Issue 1: Disallowance of interest u/s 36(1)(iii)
The Tribunal considered the case in light of similar instances and found that the main object of the company was acquiring, holding, and selling shares and debentures, which aligned with the Memorandum of Association. The Tribunal referred to legal precedents, such as the judgment of the Hon'ble Supreme Court in CIT vs. Cocanda Radhaswami Bank Ltd., to support the position that income from dividends, although assessed separately, still forms part of the business income. Additionally, the Tribunal cited the judgment of the Hon'ble Gujarat High Court in CIT vs. Cotton Fabrics Ltd. to emphasize that interest paid for carrying on business is deductible in its entirety under S.36(1)(iii). The Tribunal also referenced the case of Ormerods (India) Pvt. Ltd. Vs. CIT, where the Bombay High Court allowed interest expenditure on capital borrowed for share purchase as a deduction under the IT Act. Based on these considerations, the Tribunal upheld the order of the CIT(A) allowing interest as a business expenditure.

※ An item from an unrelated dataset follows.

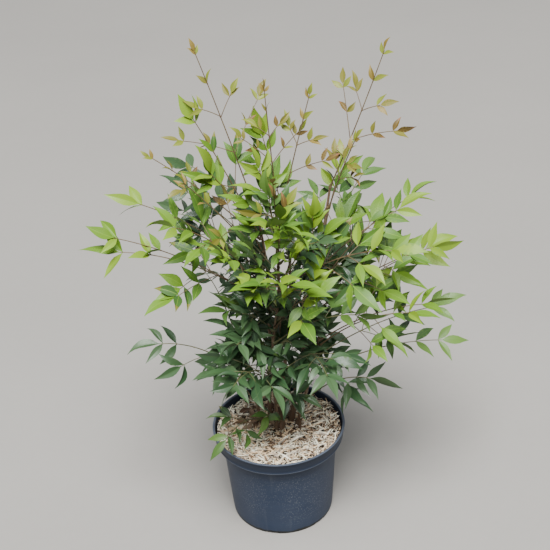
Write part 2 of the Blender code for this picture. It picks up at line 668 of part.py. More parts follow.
def make_cane(cane):
    """A round tapering stem from its flat foot on the fill, and its tree for the leaves to avoid."""
    points, faces = [], []
    path = cane_path(cane)
    for ring, centre in enumerate(path):
        up = ring / (CANE_RINGS - 1)
        radius = cane_radius(cane, up)
        for side in range(CANE_SIDES):
            angle = math.tau * side / CANE_SIDES
            points.append(centre + Vector((radius * math.cos(angle), radius * math.sin(angle), 0)))
            if ring:
                low, high = (ring - 1) * CANE_SIDES, ring * CANE_SIDES
                ahead = (side + 1) % CANE_SIDES
                faces.append((low + side, low + ahead, high + ahead, high + side))
    faces += [tuple(range(CANE_SIDES)), tuple(range(len(points) - CANE_SIDES, len(points)))]
    made = add_object(cane.name, points, faces, "bark")
    made.data.shade_smooth()
    made.data.set_sharp_from_angle(angle=SMOOTH_BELOW)
    return tree_of((points, faces))


def make_spray(spray, cane, standing):
    stalks = settle(spray, cane, standing)
    if not stalks:
        print("no room for", spray.name)
        return
    whole = fuse(spray.name, [stalk_solid(*stalk) for stalk in stalks], spray.tint)
    faces = [tuple(face.vertices) for face in whole.data.polygons]
    standing[spray.name] = tree_of(([vertex.co for vertex in whole.data.vertices], faces))
    print(spray.name, "stalks", len(stalks), "leaflets", sum(len(stalk.leaflets) for stalk, _ in stalks))


def main():
    clear_scene()
    make_pot()
    make_fill()
    canes = {cane.name: cane for cane in CANES}
    standing = {cane.name: make_cane(cane) for cane in CANES}
    for spray in OUTLINE_SPRAYS + tuple(fill_sprays()):
        make_spray(spray, canes[spray.cane], standing)


main()
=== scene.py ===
# %% [markdown]
# # A young heavenly bamboo in its nursery pot
#
# The real thing is a shrub of seven thin canes in a round slate-coloured plastic pot, topped with
# shredded wood. Every leaf of a heavenly bamboo is a large spray: a long stalk that carries pairs of
# side stalks, and those carry pointed leaflets in threes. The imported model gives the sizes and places
# of the solids. This notebook dresses them: pot, chips, canes, stalks and leaflets, one step at a time.

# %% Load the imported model
import itertools
import json
import math
import random
from collections import namedtuple

import bmesh
import bpy
from mathutils import Matrix, Quaternion, Vector
from mathutils.kdtree import KDTree

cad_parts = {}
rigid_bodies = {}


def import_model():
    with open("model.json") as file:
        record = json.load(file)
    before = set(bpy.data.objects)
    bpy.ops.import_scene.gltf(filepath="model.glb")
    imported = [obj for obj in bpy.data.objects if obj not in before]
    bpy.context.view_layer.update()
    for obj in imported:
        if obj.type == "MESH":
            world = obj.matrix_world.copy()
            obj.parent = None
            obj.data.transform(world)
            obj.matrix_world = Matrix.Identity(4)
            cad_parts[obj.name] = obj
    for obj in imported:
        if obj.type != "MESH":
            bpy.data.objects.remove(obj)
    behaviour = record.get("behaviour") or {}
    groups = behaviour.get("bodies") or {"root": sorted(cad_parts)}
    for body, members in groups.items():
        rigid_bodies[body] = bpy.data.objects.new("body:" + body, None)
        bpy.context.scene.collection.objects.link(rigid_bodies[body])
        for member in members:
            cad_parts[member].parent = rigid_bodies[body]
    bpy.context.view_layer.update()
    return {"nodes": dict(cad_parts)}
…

Issue 2: Application of legal precedents
The Tribunal compared the facts of the present case with previous judgments and found similarities with cases like Ataku Holdings Pvt. Ltd. and Aashini Lease Finance Pvt. Ltd. The Tribunal distinguished the case of Sarabhai Sons Pvt. Ltd. as it involved acquiring 100% control, unlike the minor percentage of shares acquired by the assessee. By applying the judgment of the Hon'ble Supreme Court in Seth R. Dalmia Vs. CIT and the decision of the Bombay High Court in Ormerods (India) Pvt. Ltd., the Tribunal concluded that the assessee's case was covered in favor of the assessee. Therefore, the Tribunal upheld the order of the CIT(A) allowing interest as a business expenditure, dismissing the Revenue's appeal.

Conclusion:
Both the CIT (Appeal) and the Tribunal found that the borrowings were for the purpose of business, which was a factual determination. As there was no perversity in the order and no grounds for admission of the appeal, the appeal was dismissed at the admission stage.

This summary provides a detailed overview of the judgment, highlighting the key legal arguments and decisions made by the Tribunal in relation to the issues raised in the case.